## Set exercise
A precise retyping is required of every line from the one containing "through the deck" down to the one containing "bpy.data.objects.remove(obj)", both included, and of no other line.

## Dataset content
________________

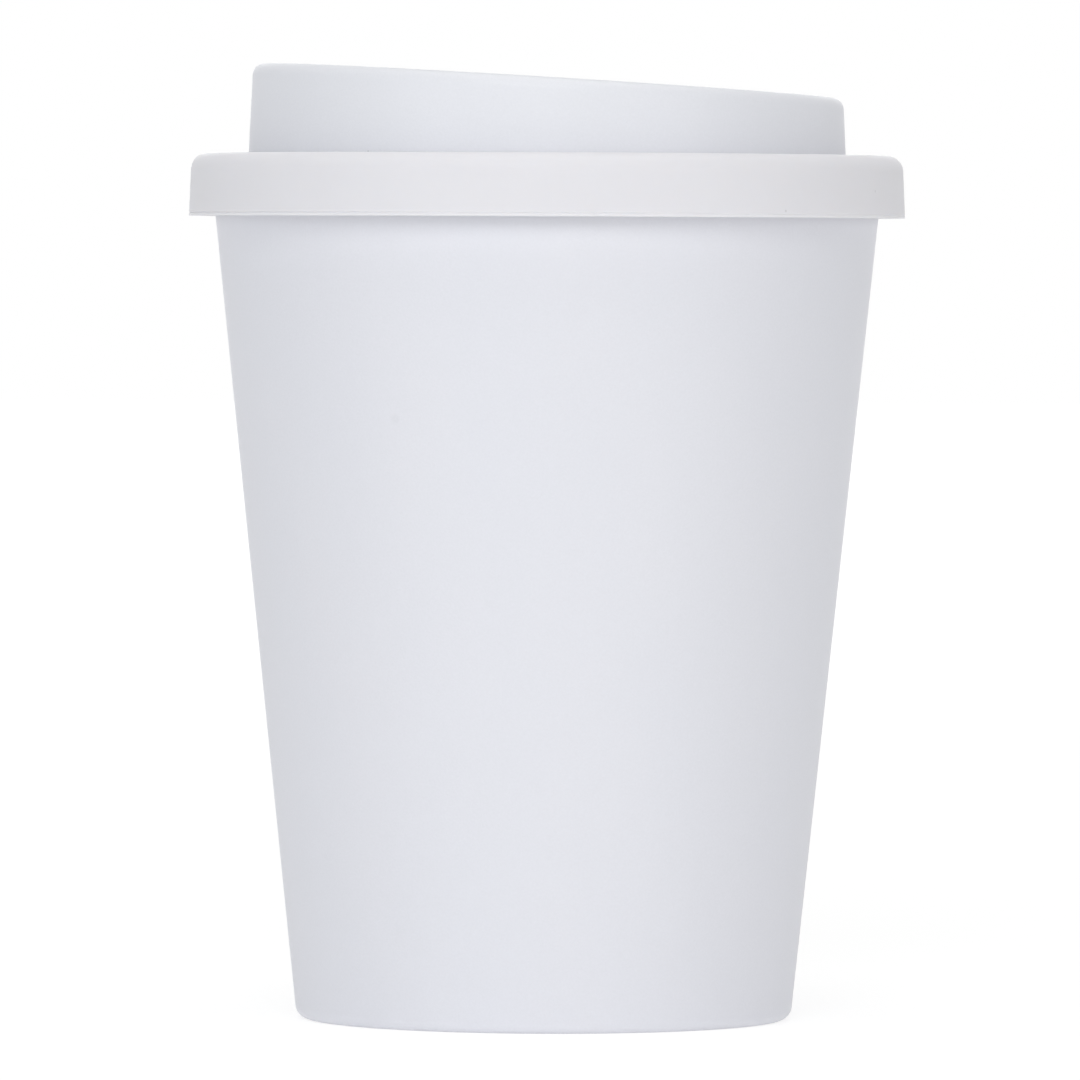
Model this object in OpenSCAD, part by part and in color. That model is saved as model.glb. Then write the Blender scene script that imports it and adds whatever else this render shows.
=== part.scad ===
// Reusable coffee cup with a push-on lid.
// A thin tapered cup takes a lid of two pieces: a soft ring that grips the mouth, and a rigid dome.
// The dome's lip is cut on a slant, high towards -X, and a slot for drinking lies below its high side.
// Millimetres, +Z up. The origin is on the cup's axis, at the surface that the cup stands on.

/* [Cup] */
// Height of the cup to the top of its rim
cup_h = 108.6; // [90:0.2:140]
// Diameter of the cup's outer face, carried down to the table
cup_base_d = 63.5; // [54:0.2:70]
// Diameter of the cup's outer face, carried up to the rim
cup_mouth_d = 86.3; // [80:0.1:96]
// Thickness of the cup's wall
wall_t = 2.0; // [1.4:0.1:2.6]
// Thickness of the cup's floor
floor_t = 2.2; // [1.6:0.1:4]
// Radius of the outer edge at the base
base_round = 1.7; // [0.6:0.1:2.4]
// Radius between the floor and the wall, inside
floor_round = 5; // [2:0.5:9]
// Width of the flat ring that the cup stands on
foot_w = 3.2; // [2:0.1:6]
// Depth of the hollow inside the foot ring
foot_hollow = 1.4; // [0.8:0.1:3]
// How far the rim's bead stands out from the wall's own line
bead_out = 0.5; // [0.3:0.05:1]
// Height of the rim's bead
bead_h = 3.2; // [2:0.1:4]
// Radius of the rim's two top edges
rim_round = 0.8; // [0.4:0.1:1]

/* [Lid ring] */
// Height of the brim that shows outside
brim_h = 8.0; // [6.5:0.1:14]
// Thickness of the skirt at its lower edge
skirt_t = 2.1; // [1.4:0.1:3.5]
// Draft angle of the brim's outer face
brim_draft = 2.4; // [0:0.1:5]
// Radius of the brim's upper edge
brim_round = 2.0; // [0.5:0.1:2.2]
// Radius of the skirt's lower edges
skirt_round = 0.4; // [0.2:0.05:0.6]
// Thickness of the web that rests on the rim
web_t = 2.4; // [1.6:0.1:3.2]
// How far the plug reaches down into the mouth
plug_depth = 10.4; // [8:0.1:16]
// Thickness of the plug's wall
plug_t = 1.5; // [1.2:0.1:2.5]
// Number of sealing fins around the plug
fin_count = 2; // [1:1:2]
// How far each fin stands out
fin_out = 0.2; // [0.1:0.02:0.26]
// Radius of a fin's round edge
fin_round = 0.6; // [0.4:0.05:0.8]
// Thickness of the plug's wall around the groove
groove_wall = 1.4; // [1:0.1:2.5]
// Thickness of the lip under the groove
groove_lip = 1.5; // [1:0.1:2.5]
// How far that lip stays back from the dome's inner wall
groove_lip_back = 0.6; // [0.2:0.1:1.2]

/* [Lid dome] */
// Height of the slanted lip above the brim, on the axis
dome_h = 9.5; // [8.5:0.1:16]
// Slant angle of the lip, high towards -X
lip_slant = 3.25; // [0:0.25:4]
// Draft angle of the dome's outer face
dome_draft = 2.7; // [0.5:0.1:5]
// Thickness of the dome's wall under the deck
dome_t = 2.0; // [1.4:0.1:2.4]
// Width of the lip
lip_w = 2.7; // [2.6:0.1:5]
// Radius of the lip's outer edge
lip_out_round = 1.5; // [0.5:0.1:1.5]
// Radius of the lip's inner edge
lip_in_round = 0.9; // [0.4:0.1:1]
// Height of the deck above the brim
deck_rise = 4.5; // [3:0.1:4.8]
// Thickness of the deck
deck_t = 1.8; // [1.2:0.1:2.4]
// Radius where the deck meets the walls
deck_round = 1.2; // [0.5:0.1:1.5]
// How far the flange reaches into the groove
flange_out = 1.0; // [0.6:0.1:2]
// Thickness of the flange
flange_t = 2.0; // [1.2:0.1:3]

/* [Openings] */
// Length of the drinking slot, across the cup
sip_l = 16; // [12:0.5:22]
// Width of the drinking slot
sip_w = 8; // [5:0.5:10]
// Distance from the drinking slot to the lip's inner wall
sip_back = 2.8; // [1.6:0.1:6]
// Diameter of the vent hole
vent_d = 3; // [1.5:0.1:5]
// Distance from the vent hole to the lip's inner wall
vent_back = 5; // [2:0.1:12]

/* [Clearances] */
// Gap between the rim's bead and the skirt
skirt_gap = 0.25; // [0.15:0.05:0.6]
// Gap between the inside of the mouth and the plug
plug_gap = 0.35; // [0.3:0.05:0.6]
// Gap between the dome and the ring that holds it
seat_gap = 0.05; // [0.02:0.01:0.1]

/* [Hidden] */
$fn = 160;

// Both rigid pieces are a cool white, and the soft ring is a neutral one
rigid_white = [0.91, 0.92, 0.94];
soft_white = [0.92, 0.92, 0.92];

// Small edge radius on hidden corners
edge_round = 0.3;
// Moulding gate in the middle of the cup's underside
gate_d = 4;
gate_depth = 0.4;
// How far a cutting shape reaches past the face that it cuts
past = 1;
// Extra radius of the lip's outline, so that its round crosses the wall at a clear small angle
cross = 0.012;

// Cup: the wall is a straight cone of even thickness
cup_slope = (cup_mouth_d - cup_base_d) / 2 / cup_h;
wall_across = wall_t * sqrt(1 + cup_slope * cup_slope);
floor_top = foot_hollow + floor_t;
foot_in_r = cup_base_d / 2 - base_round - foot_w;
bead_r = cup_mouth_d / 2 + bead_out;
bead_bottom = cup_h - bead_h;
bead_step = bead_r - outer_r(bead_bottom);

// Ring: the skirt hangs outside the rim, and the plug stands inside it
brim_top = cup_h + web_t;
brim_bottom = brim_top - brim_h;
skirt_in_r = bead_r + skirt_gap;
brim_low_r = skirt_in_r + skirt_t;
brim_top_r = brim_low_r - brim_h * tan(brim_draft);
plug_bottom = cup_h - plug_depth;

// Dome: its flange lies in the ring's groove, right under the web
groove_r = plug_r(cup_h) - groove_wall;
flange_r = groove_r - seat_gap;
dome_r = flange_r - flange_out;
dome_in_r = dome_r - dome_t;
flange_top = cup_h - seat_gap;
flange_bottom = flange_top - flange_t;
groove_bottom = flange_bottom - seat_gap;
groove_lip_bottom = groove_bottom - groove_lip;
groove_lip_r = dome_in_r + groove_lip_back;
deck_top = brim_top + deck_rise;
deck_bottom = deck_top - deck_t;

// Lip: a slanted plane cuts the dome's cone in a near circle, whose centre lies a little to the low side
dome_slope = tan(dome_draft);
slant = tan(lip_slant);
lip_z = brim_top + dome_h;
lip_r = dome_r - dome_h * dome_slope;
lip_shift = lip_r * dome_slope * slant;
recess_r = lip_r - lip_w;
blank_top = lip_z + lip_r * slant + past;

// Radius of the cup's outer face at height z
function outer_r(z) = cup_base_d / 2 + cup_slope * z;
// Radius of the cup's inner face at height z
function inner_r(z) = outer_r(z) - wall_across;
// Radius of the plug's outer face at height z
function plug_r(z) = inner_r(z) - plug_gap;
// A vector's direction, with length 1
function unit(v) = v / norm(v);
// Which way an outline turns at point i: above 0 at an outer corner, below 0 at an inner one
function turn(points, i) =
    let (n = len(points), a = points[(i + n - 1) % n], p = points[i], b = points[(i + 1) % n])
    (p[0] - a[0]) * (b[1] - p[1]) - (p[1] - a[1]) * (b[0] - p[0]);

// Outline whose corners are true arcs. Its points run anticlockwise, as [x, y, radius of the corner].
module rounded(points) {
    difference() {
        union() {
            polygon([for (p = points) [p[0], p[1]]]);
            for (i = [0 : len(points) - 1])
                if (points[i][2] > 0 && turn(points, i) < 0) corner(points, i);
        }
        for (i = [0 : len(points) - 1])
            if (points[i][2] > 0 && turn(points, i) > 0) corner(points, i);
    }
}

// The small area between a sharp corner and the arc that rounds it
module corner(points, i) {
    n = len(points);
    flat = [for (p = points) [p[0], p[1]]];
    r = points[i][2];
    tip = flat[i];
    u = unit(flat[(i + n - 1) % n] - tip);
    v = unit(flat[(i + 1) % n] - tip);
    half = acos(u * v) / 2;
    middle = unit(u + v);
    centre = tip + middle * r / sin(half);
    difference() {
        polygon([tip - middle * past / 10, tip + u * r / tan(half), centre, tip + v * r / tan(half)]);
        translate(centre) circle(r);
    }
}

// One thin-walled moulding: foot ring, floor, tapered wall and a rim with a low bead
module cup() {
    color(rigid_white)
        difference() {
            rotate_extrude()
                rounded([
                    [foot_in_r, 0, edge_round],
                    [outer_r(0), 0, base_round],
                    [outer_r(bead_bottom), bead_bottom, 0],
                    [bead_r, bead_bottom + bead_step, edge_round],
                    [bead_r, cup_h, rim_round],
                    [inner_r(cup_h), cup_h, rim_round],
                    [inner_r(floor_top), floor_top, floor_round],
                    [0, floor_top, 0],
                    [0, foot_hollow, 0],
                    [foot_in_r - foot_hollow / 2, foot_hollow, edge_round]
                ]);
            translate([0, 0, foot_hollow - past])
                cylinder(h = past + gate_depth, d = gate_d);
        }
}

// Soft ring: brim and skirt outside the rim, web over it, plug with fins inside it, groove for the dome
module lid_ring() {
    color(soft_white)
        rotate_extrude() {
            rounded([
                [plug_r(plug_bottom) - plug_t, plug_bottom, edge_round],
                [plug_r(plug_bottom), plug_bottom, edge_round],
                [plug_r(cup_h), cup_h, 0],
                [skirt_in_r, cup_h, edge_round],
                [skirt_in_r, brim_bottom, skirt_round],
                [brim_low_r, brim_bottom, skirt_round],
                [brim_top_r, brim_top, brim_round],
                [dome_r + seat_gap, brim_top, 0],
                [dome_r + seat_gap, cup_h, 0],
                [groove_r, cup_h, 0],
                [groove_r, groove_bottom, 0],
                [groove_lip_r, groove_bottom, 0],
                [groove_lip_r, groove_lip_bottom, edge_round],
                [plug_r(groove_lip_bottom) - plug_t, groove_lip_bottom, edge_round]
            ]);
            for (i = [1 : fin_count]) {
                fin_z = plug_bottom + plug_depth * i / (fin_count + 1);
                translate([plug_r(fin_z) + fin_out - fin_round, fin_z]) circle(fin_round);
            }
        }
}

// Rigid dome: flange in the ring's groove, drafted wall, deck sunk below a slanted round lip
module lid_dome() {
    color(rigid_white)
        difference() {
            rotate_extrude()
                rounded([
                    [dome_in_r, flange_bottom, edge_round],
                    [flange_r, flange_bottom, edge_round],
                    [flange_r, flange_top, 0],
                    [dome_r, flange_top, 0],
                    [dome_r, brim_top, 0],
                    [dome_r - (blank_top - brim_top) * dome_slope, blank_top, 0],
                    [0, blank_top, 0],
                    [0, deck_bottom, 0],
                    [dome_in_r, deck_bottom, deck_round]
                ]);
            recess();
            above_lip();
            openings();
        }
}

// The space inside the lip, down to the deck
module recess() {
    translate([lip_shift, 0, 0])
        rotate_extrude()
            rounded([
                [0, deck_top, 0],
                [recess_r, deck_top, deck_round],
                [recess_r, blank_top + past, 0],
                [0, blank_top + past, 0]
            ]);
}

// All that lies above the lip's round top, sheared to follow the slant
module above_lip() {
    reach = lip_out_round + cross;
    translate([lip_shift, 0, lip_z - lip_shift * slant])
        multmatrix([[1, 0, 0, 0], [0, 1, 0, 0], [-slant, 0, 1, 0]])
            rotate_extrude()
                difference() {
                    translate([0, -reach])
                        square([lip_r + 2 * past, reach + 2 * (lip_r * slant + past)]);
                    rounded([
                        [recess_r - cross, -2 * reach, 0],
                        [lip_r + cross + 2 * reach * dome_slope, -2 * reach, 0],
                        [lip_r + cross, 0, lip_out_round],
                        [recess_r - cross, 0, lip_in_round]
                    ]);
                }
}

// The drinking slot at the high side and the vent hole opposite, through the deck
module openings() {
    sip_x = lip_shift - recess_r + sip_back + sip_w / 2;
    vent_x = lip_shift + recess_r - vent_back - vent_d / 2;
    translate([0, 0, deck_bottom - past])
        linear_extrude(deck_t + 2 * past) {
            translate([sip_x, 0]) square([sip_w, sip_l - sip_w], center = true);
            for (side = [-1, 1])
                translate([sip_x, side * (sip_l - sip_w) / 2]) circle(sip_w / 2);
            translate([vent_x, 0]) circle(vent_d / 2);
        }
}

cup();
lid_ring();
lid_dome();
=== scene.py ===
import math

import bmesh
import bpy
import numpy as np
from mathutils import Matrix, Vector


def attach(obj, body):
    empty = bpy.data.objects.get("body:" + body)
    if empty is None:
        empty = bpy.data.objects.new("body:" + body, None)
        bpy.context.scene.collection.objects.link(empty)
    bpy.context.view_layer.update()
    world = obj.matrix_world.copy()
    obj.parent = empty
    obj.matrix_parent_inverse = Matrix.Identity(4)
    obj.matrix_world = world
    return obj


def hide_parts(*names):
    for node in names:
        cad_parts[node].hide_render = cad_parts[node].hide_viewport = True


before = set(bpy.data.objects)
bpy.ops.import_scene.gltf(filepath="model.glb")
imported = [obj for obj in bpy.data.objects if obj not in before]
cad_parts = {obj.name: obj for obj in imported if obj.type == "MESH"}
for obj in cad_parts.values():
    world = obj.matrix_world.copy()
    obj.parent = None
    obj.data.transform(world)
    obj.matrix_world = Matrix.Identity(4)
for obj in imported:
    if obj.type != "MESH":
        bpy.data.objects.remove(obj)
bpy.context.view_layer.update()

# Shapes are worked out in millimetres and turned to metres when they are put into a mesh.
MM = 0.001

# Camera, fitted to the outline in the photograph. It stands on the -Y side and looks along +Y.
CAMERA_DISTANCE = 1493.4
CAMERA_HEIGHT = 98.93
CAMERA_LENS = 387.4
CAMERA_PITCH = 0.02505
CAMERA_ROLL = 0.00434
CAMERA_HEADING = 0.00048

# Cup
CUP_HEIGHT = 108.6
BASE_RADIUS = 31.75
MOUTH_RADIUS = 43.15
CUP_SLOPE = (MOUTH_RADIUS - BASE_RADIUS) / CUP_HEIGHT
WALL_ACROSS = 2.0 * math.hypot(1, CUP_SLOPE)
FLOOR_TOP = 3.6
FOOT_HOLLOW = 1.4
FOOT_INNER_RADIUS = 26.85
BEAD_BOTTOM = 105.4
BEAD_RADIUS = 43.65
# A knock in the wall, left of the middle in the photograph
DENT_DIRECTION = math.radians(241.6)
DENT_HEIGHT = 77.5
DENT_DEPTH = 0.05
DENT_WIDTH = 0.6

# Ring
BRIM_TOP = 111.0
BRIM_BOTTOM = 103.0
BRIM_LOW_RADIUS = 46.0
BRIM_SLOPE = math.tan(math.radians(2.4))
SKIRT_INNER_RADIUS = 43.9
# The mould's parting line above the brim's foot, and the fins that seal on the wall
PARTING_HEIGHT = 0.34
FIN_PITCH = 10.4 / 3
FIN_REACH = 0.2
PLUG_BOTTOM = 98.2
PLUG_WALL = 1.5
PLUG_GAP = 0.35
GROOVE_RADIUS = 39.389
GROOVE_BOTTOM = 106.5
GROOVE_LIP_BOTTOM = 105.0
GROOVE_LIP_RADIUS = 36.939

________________

## Complete response
// The drinking slot at the high side and the vent hole opposite, through the deck
module openings() {
    sip_x = lip_shift - recess_r + sip_back + sip_w / 2;
    vent_x = lip_shift + recess_r - vent_back - vent_d / 2;
    translate([0, 0, deck_bottom - past])
        linear_extrude(deck_t + 2 * past) {
            translate([sip_x, 0]) square([sip_w, sip_l - sip_w], center = true);
            for (side = [-1, 1])
                translate([sip_x, side * (sip_l - sip_w) / 2]) circle(sip_w / 2);
            translate([vent_x, 0]) circle(vent_d / 2);
        }
}

cup();
lid_ring();
lid_dome();
=== scene.py ===
import math

import bmesh
import bpy
import numpy as np
from mathutils import Matrix, Vector


def attach(obj, body):
    empty = bpy.data.objects.get("body:" + body)
    if empty is None:
        empty = bpy.data.objects.new("body:" + body, None)
        bpy.context.scene.collection.objects.link(empty)
    bpy.context.view_layer.update()
    world = obj.matrix_world.copy()
    obj.parent = empty
    obj.matrix_parent_inverse = Matrix.Identity(4)
    obj.matrix_world = world
    return obj


def hide_parts(*names):
    for node in names:
        cad_parts[node].hide_render = cad_parts[node].hide_viewport = True


before = set(bpy.data.objects)
bpy.ops.import_scene.gltf(filepath="model.glb")
imported = [obj for obj in bpy.data.objects if obj not in before]
cad_parts = {obj.name: obj for obj in imported if obj.type == "MESH"}
for obj in cad_parts.values():
    world = obj.matrix_world.copy()
    obj.parent = None
    obj.data.transform(world)
    obj.matrix_world = Matrix.Identity(4)
for obj in imported:
    if obj.type != "MESH":
        bpy.data.objects.remove(obj)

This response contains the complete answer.